Anand Hariharan said:
You are over-thinking this. What I ask is not anything remotely as
expensive, definitely not meriting a new keyword or a significant
language change. In fact, as Ben showed in his post, what I propose
would be fairly easy to subvert (only requiring some additional
syntax), and I am not convinced that anyone would have a valid use-
case to subvert it.
Let me reproduce what I wrote earlier, this time also indicating what
I would like it to be:
int a;
int *p = &a;
extern int n;
p; /* Okay */
p + 1; /* Okay */
p + 100; /* UB, but not CV */
p + n; /* May or may not be UB */
Ok, so far that's the way it is now (as you know).
&a; /* Okay */
&a + 0; /* Currently neither UB nor CV, but should be CV */
&a + 1; /* Currently neither UB nor CV, but should be CV */
&a + 100; /* Currently neither UB nor CV, but should be CV */
&a + n; /* May or may not be UB. Currently not CV, but should be CV
*/
Let me try to state it a bit more precisely.
Constraint (proposed):
The operand of any arithmetic operation shall not be of the
form &obj, where obj is an identifier that is the name of
a declared object. (Presumably it should also apply to any
member of a struct or union.) Note: This affects operations
of the form pointer+integer, integer+pointer, pointer-integer,
and pointer-pointer.
What I am convinced about:
* That's how the language is.
I don't know what you mean by this. You explicitly acknowledged above
that this *isn't* how the language is ("Currently neither UB nor CV").
Can you clarify this point?
* The language stays simple.
But not quite as simple as it is now; it requires a new restriction to
be added to the existing language.
It also means that two expressions with exactly the same type and
value would be treated very differently: pointer arithmetic on ``&a''
is a constraint violation, but pointer arithmetic on ``p'' is ok.
That's not a fatal flaw, but I'm uncomfortable with the idea.
(Note that there's already a case of this: a constant 0 yields a
null pointer when converted to a pointer type, but a non-constant
expression of type int with the value 0 may or may not do so.

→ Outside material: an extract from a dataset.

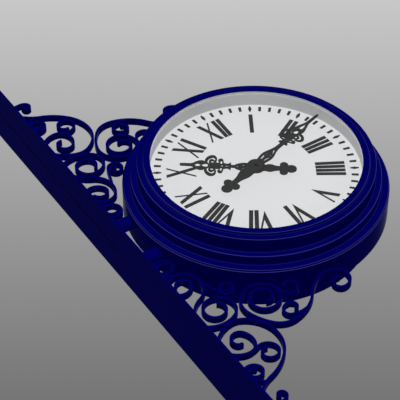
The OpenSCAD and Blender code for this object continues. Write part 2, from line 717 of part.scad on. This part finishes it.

I'm not a big fan of that either, but we're firmly stuck with it.)
What I am not convinced yet [NB: In all the below statements,
prepositions such as 'it', 'this' etc refers to "doing pointer
arithmetic on a pointer value yielded by applying the unary & operator
on a single object"]:
* Why anyone would want to do this.
Suppose you have a function that takes two pointers, one to the first
element of an array on which it's to act and one just past the last
element of the same array. (Think C++ iterators.) To process an array:
some_type arr[N];
func(arr, arr+N);
To process a single object:
some_type obj;
func(&obj, &obj+1);
Why forbid this useful construct?
* Why ratify the language defintion by incorporating a new clause in
the standard that actually highlights a language loophole and pretty
much gives license to a programmer to do this.
Um, why not?
"Trust the programmer." -- C99 Rationale, page 3.
* Why it is insurmountably difficult for an implementation to
identify this. Or impossible without changing the language in a
drastic or incompatible way?
Ok, it's not terribly difficult to add a very limited check for this
kind of thing. But it's far too easy to work around the check.
If you could change the language in a way that would detect such
errors with some reliability, it would be worth considering.
But under your proposal, as soon as you copy an address into a
pointer variable, there's no trace of its origin and any "misuse"
is undetectable.
* How requiring an implementation to issue a diagnostic when it
detects this would seriously impact existing code -- code that one
could argue is already broken.
It would be interesting to look for examples of pointer arithmetic
on single object addresses in existing code, and determine how
many cases are deliberate and how many are unintentionally broken.
I have no idea what the results of such a survey might be.